Mr. Choeun said locals would often roll on and grab hold of the bombs while playing in the water, but finally stopped about 10 years ago after military veterans familiar with the ordnance warned them of the dangers. The bombs were among the more than 500,000 tons of ordnance the U.S. dropped on Cambodia in the 1960s and 1970s in its pursuit of North Vietnamese forces operating in the country.

Though CMAC has been ridding the country of old mines and ordnance for decades, it lacked the expertise to work underwater until a few years ago, when deminers received training funded by the U.S.

CMAC Director-General Heng Ratana could not be reached for comment. But on his Facebook page, he identified the two bombs as MK-82s, which measure about 2.2 meters long.

He also used the occasion to rail against the U.S. for continuing to insist that Cambodia pay back—with interest—the original $274 million it lent the country at the same time that it was carpet-bombing the eastern provinces.

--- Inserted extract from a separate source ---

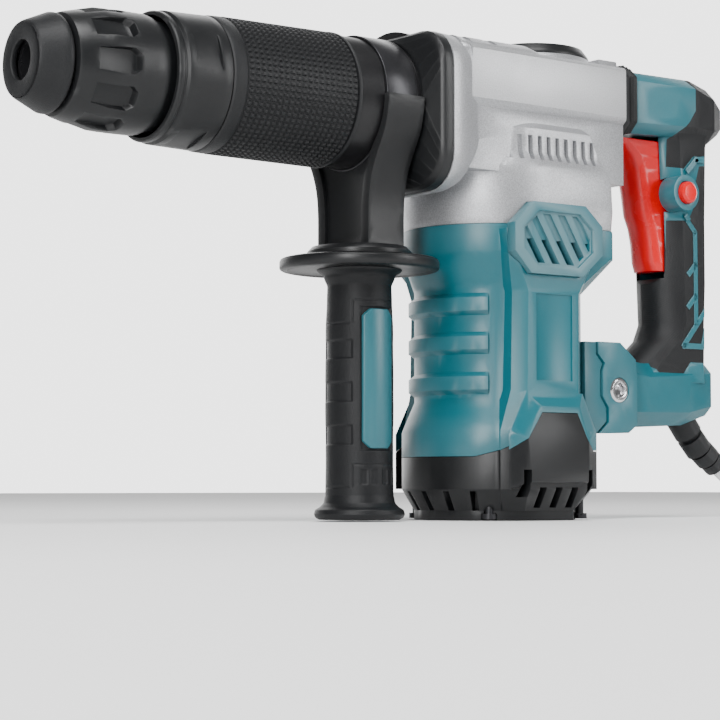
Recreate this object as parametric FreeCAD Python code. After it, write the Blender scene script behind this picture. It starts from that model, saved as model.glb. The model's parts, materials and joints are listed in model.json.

Many of the bombs failed to explode on impact and continue to kill and maim Cambodians every year.

“This kind of situation should be called: Big brother is collecting money while little brother has more fear, tragedy and death,” he wrote. “Due to the debt incurred from the war, the big banks apply conditions and economic pressure…. Cambodia is trying to get free from suffering, poverty and fear.”

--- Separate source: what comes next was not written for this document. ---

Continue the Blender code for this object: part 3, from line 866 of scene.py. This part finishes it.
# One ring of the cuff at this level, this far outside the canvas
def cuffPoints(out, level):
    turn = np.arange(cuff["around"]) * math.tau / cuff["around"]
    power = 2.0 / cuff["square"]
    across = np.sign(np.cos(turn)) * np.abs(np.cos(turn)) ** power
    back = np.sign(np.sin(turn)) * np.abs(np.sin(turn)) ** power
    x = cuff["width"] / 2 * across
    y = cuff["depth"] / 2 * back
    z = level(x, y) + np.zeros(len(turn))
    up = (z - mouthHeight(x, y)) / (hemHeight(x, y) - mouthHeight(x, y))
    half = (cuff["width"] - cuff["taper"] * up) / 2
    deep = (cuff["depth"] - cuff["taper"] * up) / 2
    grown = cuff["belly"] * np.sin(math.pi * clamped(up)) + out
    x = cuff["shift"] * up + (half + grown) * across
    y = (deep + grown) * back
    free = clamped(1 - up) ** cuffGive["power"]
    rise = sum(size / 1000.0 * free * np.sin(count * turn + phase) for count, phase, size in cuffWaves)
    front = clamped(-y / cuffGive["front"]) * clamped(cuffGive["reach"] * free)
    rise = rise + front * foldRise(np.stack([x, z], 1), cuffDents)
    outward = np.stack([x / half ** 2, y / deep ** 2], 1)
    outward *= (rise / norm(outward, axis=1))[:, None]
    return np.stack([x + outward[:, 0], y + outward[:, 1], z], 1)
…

Prime Minister Hun Sen has refused to repay any of the principal debt or interest because it was incurred by a prior government and has said the decision has effectively blocked Cambodia from accessing new loans from the International Monetary Fund.

Since Donald Trump was elected U.S. president in November, Mr. Hun Sen has repeatedly reminded the public of the U.S.’s war-era bombing campaign in an apparent bid to shame Washington into canceling the debt. In response, the U.S. Embassy has repeated its call for Cambodia to repay the money.